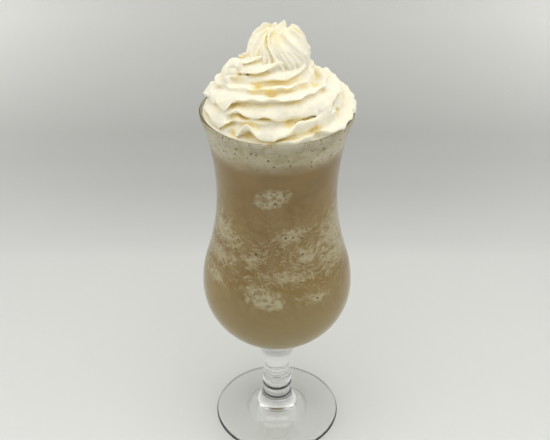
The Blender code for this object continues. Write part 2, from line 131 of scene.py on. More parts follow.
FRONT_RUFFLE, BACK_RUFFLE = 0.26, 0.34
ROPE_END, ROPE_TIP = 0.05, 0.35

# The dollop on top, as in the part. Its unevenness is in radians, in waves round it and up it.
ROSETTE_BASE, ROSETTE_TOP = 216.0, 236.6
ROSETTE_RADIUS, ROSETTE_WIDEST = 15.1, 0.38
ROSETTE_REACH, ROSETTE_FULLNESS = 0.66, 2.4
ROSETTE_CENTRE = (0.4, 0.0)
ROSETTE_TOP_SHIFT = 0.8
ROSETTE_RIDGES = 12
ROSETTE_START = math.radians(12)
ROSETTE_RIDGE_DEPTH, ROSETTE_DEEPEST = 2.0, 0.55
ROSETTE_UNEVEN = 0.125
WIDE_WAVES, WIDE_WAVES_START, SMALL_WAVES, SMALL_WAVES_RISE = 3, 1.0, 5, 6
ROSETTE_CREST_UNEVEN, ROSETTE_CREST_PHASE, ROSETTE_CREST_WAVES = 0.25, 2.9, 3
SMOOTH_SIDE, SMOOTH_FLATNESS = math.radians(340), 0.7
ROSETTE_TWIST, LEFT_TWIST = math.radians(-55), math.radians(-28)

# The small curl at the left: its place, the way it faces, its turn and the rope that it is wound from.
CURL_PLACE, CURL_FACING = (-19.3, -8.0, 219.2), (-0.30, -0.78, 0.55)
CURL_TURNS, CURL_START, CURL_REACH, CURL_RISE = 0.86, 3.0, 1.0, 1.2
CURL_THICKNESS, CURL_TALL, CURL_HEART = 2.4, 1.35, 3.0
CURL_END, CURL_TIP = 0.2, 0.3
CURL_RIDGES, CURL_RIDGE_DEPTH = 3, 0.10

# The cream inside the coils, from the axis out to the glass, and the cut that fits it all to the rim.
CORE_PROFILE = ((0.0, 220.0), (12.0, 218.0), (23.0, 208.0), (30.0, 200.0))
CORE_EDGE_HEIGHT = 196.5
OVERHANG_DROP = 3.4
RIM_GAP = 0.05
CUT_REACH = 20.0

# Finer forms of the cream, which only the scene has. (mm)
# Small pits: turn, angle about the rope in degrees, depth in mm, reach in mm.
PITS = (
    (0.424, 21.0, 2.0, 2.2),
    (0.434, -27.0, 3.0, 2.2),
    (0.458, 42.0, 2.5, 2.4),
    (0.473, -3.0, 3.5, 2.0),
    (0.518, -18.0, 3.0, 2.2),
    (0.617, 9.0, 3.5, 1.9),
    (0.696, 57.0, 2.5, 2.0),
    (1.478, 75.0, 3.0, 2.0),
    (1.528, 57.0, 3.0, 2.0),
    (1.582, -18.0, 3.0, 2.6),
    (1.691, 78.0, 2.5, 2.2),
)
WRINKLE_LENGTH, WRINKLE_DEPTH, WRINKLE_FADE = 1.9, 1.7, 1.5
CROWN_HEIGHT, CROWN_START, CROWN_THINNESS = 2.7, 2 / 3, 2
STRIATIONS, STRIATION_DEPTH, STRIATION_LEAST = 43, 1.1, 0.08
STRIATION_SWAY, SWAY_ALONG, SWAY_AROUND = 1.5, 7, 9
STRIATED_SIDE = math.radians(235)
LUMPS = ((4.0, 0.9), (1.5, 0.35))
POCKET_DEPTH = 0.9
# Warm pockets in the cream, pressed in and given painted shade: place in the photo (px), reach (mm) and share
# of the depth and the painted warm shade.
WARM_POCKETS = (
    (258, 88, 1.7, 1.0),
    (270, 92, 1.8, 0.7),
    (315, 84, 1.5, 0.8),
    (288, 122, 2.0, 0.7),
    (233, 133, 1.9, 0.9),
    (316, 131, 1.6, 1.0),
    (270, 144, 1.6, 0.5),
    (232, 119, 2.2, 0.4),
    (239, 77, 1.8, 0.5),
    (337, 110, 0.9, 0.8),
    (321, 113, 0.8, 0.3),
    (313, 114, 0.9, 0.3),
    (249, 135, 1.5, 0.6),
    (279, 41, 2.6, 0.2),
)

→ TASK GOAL
Verbatim output is expected for the lines from the start of the data to the line in which "CUT_REACH = 20.0" appears, both included.

→ SOLUTION FOR THIS TASK
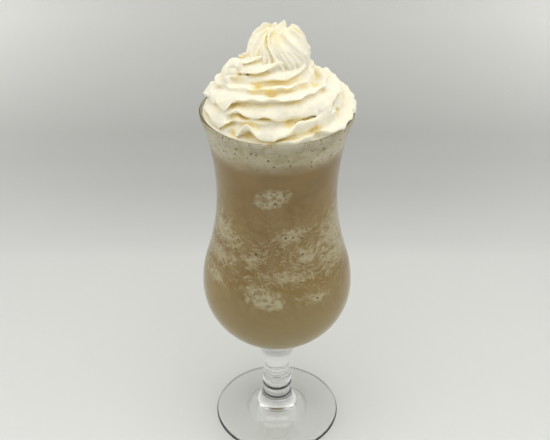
The Blender code for this object continues. Write part 2, from line 131 of scene.py on. More parts follow.
FRONT_RUFFLE, BACK_RUFFLE = 0.26, 0.34
ROPE_END, ROPE_TIP = 0.05, 0.35

# The dollop on top, as in the part. Its unevenness is in radians, in waves round it and up it.
ROSETTE_BASE, ROSETTE_TOP = 216.0, 236.6
ROSETTE_RADIUS, ROSETTE_WIDEST = 15.1, 0.38
ROSETTE_REACH, ROSETTE_FULLNESS = 0.66, 2.4
ROSETTE_CENTRE = (0.4, 0.0)
ROSETTE_TOP_SHIFT = 0.8
ROSETTE_RIDGES = 12
ROSETTE_START = math.radians(12)
ROSETTE_RIDGE_DEPTH, ROSETTE_DEEPEST = 2.0, 0.55
ROSETTE_UNEVEN = 0.125
WIDE_WAVES, WIDE_WAVES_START, SMALL_WAVES, SMALL_WAVES_RISE = 3, 1.0, 5, 6
ROSETTE_CREST_UNEVEN, ROSETTE_CREST_PHASE, ROSETTE_CREST_WAVES = 0.25, 2.9, 3
SMOOTH_SIDE, SMOOTH_FLATNESS = math.radians(340), 0.7
ROSETTE_TWIST, LEFT_TWIST = math.radians(-55), math.radians(-28)

# The small curl at the left: its place, the way it faces, its turn and the rope that it is wound from.
CURL_PLACE, CURL_FACING = (-19.3, -8.0, 219.2), (-0.30, -0.78, 0.55)
CURL_TURNS, CURL_START, CURL_REACH, CURL_RISE = 0.86, 3.0, 1.0, 1.2
CURL_THICKNESS, CURL_TALL, CURL_HEART = 2.4, 1.35, 3.0
CURL_END, CURL_TIP = 0.2, 0.3
CURL_RIDGES, CURL_RIDGE_DEPTH = 3, 0.10

# The cream inside the coils, from the axis out to the glass, and the cut that fits it all to the rim.
CORE_PROFILE = ((0.0, 220.0), (12.0, 218.0), (23.0, 208.0), (30.0, 200.0))
CORE_EDGE_HEIGHT = 196.5
OVERHANG_DROP = 3.4
RIM_GAP = 0.05
CUT_REACH = 20.0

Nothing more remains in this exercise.